LINUX is soon approaching v2.2.x, and soon after that point arrives, we
can all count on all the major distributions of LINUX coming out with
new versions of their distribution. To me, the timing seems perfect to
solve some of these problems. Of course, it wouldn't be easy, it would
involve a lot of work, but the benefits would be far reaching. Making
LINUX into an OS that the masses could use isn't really all that
impossible to do. And, even if LINUX were to reach the mass market, it
wouldn't detract from it's remarkable ability to be a well functioning
workstation and great development platform.
If we, as a community, could work together, and develop some standards,
we could gain a market share, make our life's easier in the long run,
and gain the support of the commercial application and hardware
businesses. I see, again IMHO, some steps we could take to do this. I
will not suggest the standards, that should be decided by the whole
community. But I will suggest what areas I believe where there should
be standards. And when v2.2.x hits the streets, wouldn't it be great if
along with a greatly improved kernel, we actually had a great complete
product, not just the kernel?
1) directory structure standardized. With each v2.2.x kernel there are
guidelines to where things go. Are some applications going to go in
/opt or in /usr? Which applications? Where? Why? Why should I have
some window managers in /opt, some in /usr, some in /usr/X11/bin....
2) a system like FreeBSD's ports. Not their system exactly, but
something similar. Untar and unzip a directory structure that links
directly to an application listing. Categorized for ease in finding
applications you want. Standardized so that you can count on your
compiling (or whatever installation method) working the first time
without getting missing library errors, failed dependencies, etc... We
already have access to some of the greatest distribution servers in the
world, like sunsites archives! That would be very useful.
3) An update notification system for applications. Just because we have
standards doesn't mean development has to stop! If a newer version of
an application you frequently use comes out, it would be great to know
about it, know where to look for it, and be able to install it easily.
Some sort of tool to accomplish this would be great. Like a application
that you set up to check in the standard "ports" collection for newer
versions of the applications you use. This would take planning, would
it be a daily updated thing created by the ftp server that lists all the
packages you can download, unzip, and compare to your systems installed
applications? Would it an application that searched the known standard
directory structure on one of the LINUX ftp servers to seek out the
applications you want to monitor? There are ways to solve this problem,
but the community has to decide its important enough to do.

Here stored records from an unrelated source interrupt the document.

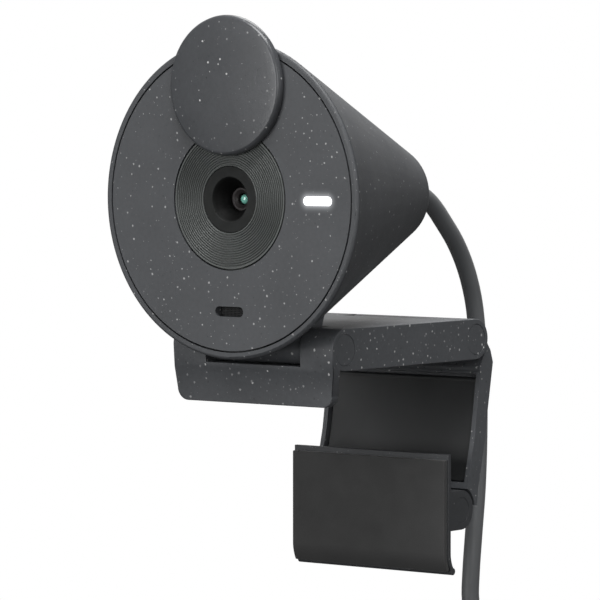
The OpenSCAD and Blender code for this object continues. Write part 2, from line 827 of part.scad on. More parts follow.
module leg_frame() {
    color(graphite) on_leg() difference() {
        union() {
            draw_x(-leg_w / 2, leg_w / 2) leg_side();
            // Upper knuckle with its web
            bar_x(arm_r, -knuckle_w / 2, knuckle_w / 2);
            draw_x(-knuckle_w / 2, knuckle_w / 2) polygon([
                [0, 0], [leg_top_front + 1.2, -0.3], [leg_top_front + 2.4, -4],
                [leg_top_front + 0.4, -5.4], [-0.5, -arm_r + 0.4]
            ]);
            // Lower knuckle with its web
            bar_x(block_d / 2 - 0.4, -heel_w / 2, heel_w / 2, 0, -leg_len);
            draw_x(-heel_w / 2, heel_w / 2) polygon([
                [0, -leg_len], [leg_foot_front, leg_foot_z + 0.3], [leg_foot_front + leg_t, leg_foot_z + 0.3],
                [leg_foot_front + 2.4, -leg_len + 0.5], [block_d / 2 - 0.5, -leg_len]
            ]);
        }
        bar_x(pin_d / 2 + pin_gap, -leg_w, leg_w);
        bar_x(foot_pin_d / 2 + pin_gap, -leg_w, leg_w, 0, -leg_len);
        // Recess for the panel, with a groove above it
        draw_x(-leg_w / 2 + rim_leg, leg_w / 2 - rim_leg)
            panel_side(panel_top + panel_groove, panel_base - 0.1, panel_t + panel_sink, 3);
    }
}

// A slab that follows the leg's front face, from z1 down to z2, set in by deep
module panel_side(z1, z2, deep, proud) {
    mid_z = -leg_len / 2 - 2;
    slope_1 = 0.3 / (4.4 + mid_z);
    slope_2 = (leg_top_front - 0.3 - leg_foot_front) / (mid_z - leg_foot_z);
    y_1 = leg_top_front + (z1 + 4.4) * -slope_1;
    y_m = leg_top_front - 0.3;
    y_2 = leg_foot_front + (z2 - leg_foot_z) * slope_2;
    polygon([
        [y_1 - proud, z1], [y_1 + deep, z1], [y_m + deep, mid_z], [y_2 + deep, z2],
        [y_2 - proud, z2], [y_m - proud, mid_z]
    ]);
}

module leg_panel() {
    side = rim_leg + panel_gap;
    color(dark_plastic) on_leg() {
        draw_x(-leg_w / 2 + side, leg_w / 2 - side)
            panel_side(panel_top, panel_base + 0.15, panel_t + panel_sink, -panel_sink);
        bar_x(0.45, -leg_w / 2 + side, leg_w / 2 - side,
            leg_top_front + panel_sink + 0.3, panel_top);
    }
}

// ---- foot ----

// Side outline of a sheet of the foot, between two distances forward of the pivot
module foot_sheet(y_front, y_back, top, turn) {
    centre_y = -plate_set - plate_t + curl_r;
    translate([y_front, -foot_down]) square([y_back - y_front, top + foot_down]);
    translate([centre_y, -foot_down]) intersection() {
        difference() {
            circle(r = centre_y - y_front);
            circle(r = centre_y - y_back);
        }
        polygon([[0, 0], [-20, 0], [-20, -20 * tan(turn)]]);
    }
}

module foot_bracket() {
    ear_out = foot_w / 2 - 0.1;
    color(graphite) on_foot() difference() {
        union() {
            draw_x(-foot_w / 2, foot_w / 2)
                foot_sheet(-plate_set - plate_t, -plate_set, foot_up, bead_angle);
            // Bead along the end of the curl
            bead_out = curl_r - plate_t / 2;
            bar_x(bead_r, -foot_w / 2, foot_w / 2, -plate_set - plate_t + curl_r
                - bead_out * cos(bead_angle), -foot_down - bead_out * sin(bead_angle));
            both_sides() {
                bar_x(block_d / 2, foot_ear_in, ear_out);
                draw_x(foot_ear_in, ear_out) translate([-plate_set - 0.1, -block_d / 2])
                    square([plate_set + 0.1, block_d]);
            }
        }
        bar_x(foot_pin_d / 2 + set_gap, -foot_w, foot_w);
        both_sides() bar_x(foot_cap_d / 2 + set_gap, ear_out - cap_t, foot_w);
    }
}

module foot_pad() {
    color(rubber) on_foot() draw_x(-foot_w / 2 + pad_side, foot_w / 2 - pad_side)
        foot_sheet(-plate_set - plate_t - pad_t, -plate_set - plate_t, foot_up - pad_margin, curl_angle);
}

module foot_pin() {
    half = foot_w / 2 - 0.1 - cap_t - 0.1;
    color(steel) on_foot() bar_x(foot_pin_d / 2, -half, half);
}

module foot_caps() {
    ear_out = foot_w / 2 - 0.1;
    color(graphite) on_foot() both_sides() bar_x(foot_cap_d / 2, ear_out - cap_t, ear_out - 0.05);
}

// ---- cable and plug ----

module cable_run() {
    color(rubber) tube_along(run_points, cable_d);
}

module cable_tail() {
    color(rubber) tube_along(tail_points, cable_d);
}

module coil_section(grow) {
    deep = coil_turns_deep * cable_d / 2 + grow;
    wide = coil_turns_wide * cable_d / 2 + grow;
    translate([coil_d / 2 - deep, -wide]) square([2 * deep, 2 * wide]);
}

module cable_coil() {
    color(rubber) translate([0, coil_y, coil_z]) rotate([-90, 0, 0]) rotate_extrude() coil_section(0);
}

module coil_tie() {
    deep = coil_turns_deep * cable_d + 0.1;
    wide = coil_turns_wide * cable_d + 0.1;
    color("dimgray") translate([-tie_l / 2, coil_y, coil_z + coil_d / 2]) difference() {
        translate([0, -wide / 2 - tie_t, -deep / 2 - 1.2]) cube([tie_l, wide + 2 * tie_t, deep + 2.1]);
        translate([-1, -wide / 2, -deep / 2 - 0.4]) cube([tie_l + 2, wide, deep + 0.4]);
    }
}

module plug_boot() {
    color(rubber) translate([plug_x, plug_y, plug_z - plug_boot_l])
        cylinder(r1 = cable_d / 2 + 1.2, r2 = cable_d / 2 + 0.4, h = plug_boot_l);
}

module plug_grip() {
    color(dark_plastic) translate([plug_x, plug_y, plug_z - plug_boot_l - grip_len])
        linear_extrude(height = grip_len) pill(grip_w, grip_t);
}

module plug_shell() {
    color(steel) translate([plug_x, plug_y, plug_z - plug_boot_l - grip_len - shell_l]) difference() {
        linear_extrude(height = shell_l) pill(shell_w, shell_t);
        translate([0, 0, -1]) linear_extrude(height = shell_l) pill(shell_w - 0.6, shell_t - 0.6);
    }
}

// A flat outline with round ends
module pill(w, t) {
    square([w - t, t], center = true);
    translate([(w - t) / 2, 0]) circle(d = t);
    translate([-(w - t) / 2, 0]) circle(d = t);
}

rear_shell();
face_plate();
bond_ring();
lens_ring();
lens_hood();
lens_barrel();
front_glass();
rear_glass();
lens_holder();
infrared_filter();
image_sensor();
camera_board();
board_screws();
board_spacers();
main_board();
shield_can();
cable_connector();
inner_lead();
led_window();
led_chip();
led_board();
mic_mesh();
mic_gasket();
microphone();
mic_board();
privacy_disc();
shutter_pin();
shutter_washer();
shutter_clip();
tilt_neck();
neck_screws();
cable_boot();
clip_bracket();
lip_pad();
seat_pad();
tilt_pin();
tilt_washers();
pin_caps();
leg_pin();
leg_frame();
leg_panel();
foot_bracket();
foot_pad();
foot_pin();
foot_caps();
cable_run();
cable_coil();
cable_tail();
coil_tie();
plug_boot();
plug_grip();
plug_shell();
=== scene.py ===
# %% [markdown]
# # A desk webcam on its monitor clip
# The webcam's frame comes from a CAD model: every hard piece is already there at its real size, in
# its real place. This notebook gives the pieces their looks. It adds what CAD leaves plain, such as
# the cable, the softened edges and the fine print of each surface, and it never moves a CAD piece.

# %% Load the frame
import json
import math
import bmesh
import bpy
from mathutils import Matrix, Vector

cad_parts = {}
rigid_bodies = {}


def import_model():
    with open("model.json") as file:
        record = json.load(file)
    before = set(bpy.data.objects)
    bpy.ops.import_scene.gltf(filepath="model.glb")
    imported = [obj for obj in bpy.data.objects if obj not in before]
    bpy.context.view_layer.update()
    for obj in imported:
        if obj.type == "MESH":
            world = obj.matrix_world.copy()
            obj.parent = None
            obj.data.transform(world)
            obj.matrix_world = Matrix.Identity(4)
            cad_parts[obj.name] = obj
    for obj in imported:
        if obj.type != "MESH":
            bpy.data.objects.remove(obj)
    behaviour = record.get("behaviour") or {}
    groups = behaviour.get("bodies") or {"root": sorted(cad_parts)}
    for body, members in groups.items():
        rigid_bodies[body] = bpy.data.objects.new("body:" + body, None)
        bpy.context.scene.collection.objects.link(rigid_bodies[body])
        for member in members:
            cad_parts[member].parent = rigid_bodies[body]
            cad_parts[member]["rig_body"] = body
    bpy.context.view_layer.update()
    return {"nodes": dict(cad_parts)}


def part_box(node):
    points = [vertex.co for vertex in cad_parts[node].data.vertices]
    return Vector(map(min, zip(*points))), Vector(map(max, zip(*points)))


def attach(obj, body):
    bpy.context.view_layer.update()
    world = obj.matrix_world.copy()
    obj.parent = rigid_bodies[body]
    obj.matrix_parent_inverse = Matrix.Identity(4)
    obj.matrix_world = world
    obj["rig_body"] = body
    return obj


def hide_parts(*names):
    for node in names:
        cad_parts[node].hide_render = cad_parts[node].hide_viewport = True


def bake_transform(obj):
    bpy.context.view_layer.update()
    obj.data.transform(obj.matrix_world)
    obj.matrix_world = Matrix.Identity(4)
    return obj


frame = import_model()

MM = 0.001
nodes = frame["nodes"]

# %% [markdown]
# ## The camera
# A long lens flattens a small object in the way a product picture does. The camera stands about
# two thirds of a metre away, a tenth of a turn to the side and a little above the lens axis, and it
# aims at a point between the head and the clip. Azimuth, elevation and distance are easier to read
# and to change than a matrix, so the matrix is worked out from them.

# %% Camera
AZIMUTH, ELEVATION = math.radians(37.55), math.radians(2.94)
DISTANCE = 670.9 * MM
LENS_MM = 243.5
face_low, face_high = (Vector(c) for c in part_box("face_plate"))
lens_z = (face_low.z + face_high.z) / 2
face_y = face_low.y
aim = Vector((9.8 * MM, face_y + 6.5 * MM, lens_z - 16.6 * MM))

def camera_axes(azimuth, elevation):
    back = Vector((math.sin(azimuth) * math.cos(elevation),
                   -math.cos(azimuth) * math.cos(elevation), math.sin(elevation)))
    right = Vector((math.cos(azimuth), math.sin(azimuth), 0))
    return right, back.cross(right), back

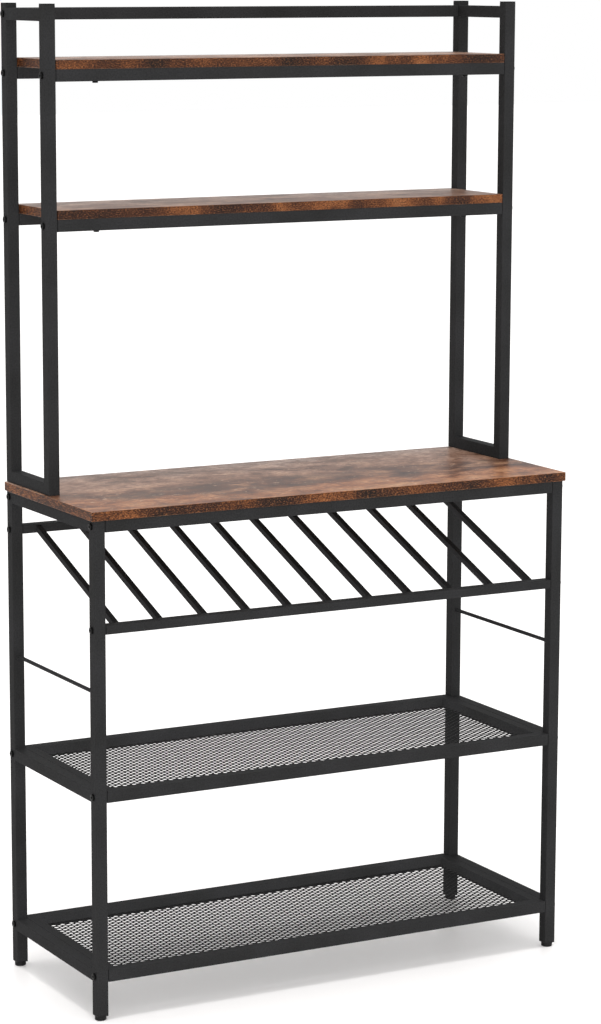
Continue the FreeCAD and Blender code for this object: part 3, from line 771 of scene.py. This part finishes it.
def studio_light():
    """White surroundings, brighter to the camera than to the object, a wide soft lamp high
    above, which lays the shelves' soft shadow on the floor, and two fill lamps that cast no
    shadow, straight down and from the front left. The worktop shades the wine bars, so the
    fill lamps leave them out, and a lamp of their own lights their left sides. Another
    lights the inner sides of the mesh shelves' back and right tubes."""
    world = bpy.data.worlds.new("white_studio")
    bpy.context.scene.world = world
    world.use_nodes = True
    tree = world.node_tree
    tree.nodes.clear()
    seen = add(tree, "ShaderNodeLightPath").outputs["Is Camera Ray"]
    strength = add(tree, "ShaderNodeMapRange", inputs={
        "Value": seen, "To Min": 0.85, "To Max": 1.0})
    sky = add(tree, "ShaderNodeBackground", inputs={
        "Color": (1, 1, 1, 1), "Strength": strength.outputs["Result"]})
    add(tree, "ShaderNodeOutputWorld", inputs={"Surface": sky.outputs["Background"]})
    bars = [f"tube_wine_bar_{number}" for number in range(1, WINE_BARS + 1)]
    trays = [f"tube_{level}_mesh_{part}_rail" for level in LEVELS for part in ("back", "right")]
    add_lamp("overhead_softbox", strength=0.95, spread=14, tilt=5.7, turn=-45, shadow=True)
    add_lamp("ceiling_fill", strength=0.74, spread=90, tilt=0, turn=0, shadow=False, pieces=bars)
    add_lamp("front_left_fill", strength=1.7, spread=40, tilt=69, turn=-22, shadow=False,
             pieces=bars)
    add_lamp("bars_left_fill", strength=0.8, spread=40, tilt=90, turn=-90, shadow=False,
             pieces=bars, state="INCLUDE")
    add_lamp("trays_fill", strength=2.6, spread=40, tilt=90, turn=-45, shadow=False,
             pieces=trays, state="INCLUDE")


def studio_floor():
    """A wide level sheet under the feet, reaching 30 metres each way."""
    reach = 30.0
    corners = [(-reach, -reach, 0), (reach, -reach, 0), (reach, reach, 0), (-reach, reach, 0)]
    mesh = bpy.data.meshes.new("studio_floor")
    mesh.from_pydata(corners, [], [(0, 1, 2, 3)])
    mesh.materials.append(matt_white_ground())
    floor = bpy.data.objects.new("studio_floor", mesh)
    bpy.context.scene.collection.objects.link(floor)


coat = powder_coated_steel()
frame_tubes(coat)
hutch_bottom_rails(coat)
side_rods(coat)
wine_bars(coat)
mesh_shelves(mesh_coat_with_painted_shade())
boards(rustic_foil(), rustic_edge_band())
plating = black_zinc_steel()
frame_bolts(plating)
shelf_screws(plating)
plastic = moulded_black_plastic()
tube_plugs(plastic)
feet(plastic)
studio_floor()
studio_light()
camera_view()
bpy.context.scene.view_settings.view_transform = "Standard"
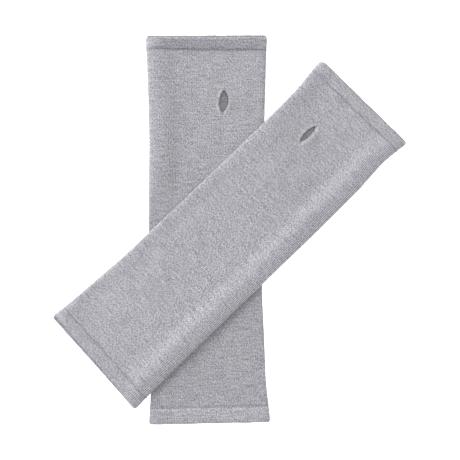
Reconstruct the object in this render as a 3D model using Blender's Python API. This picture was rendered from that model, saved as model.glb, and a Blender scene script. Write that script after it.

Frankly, I think we could do it. I would put some time in to help out
where I could. I would love to see it happen. I would love to be able
to get more reliable use out of my LINUX system. I would be happy to
see LINUX gain a market share. I would like to make my workstation more
suited for my work and take less of my time to constantly reconfigure.
Frankly, at this point, I am thinking of switching to the FreeBSD camp
to get it, but I would like to see it happen in LINUX.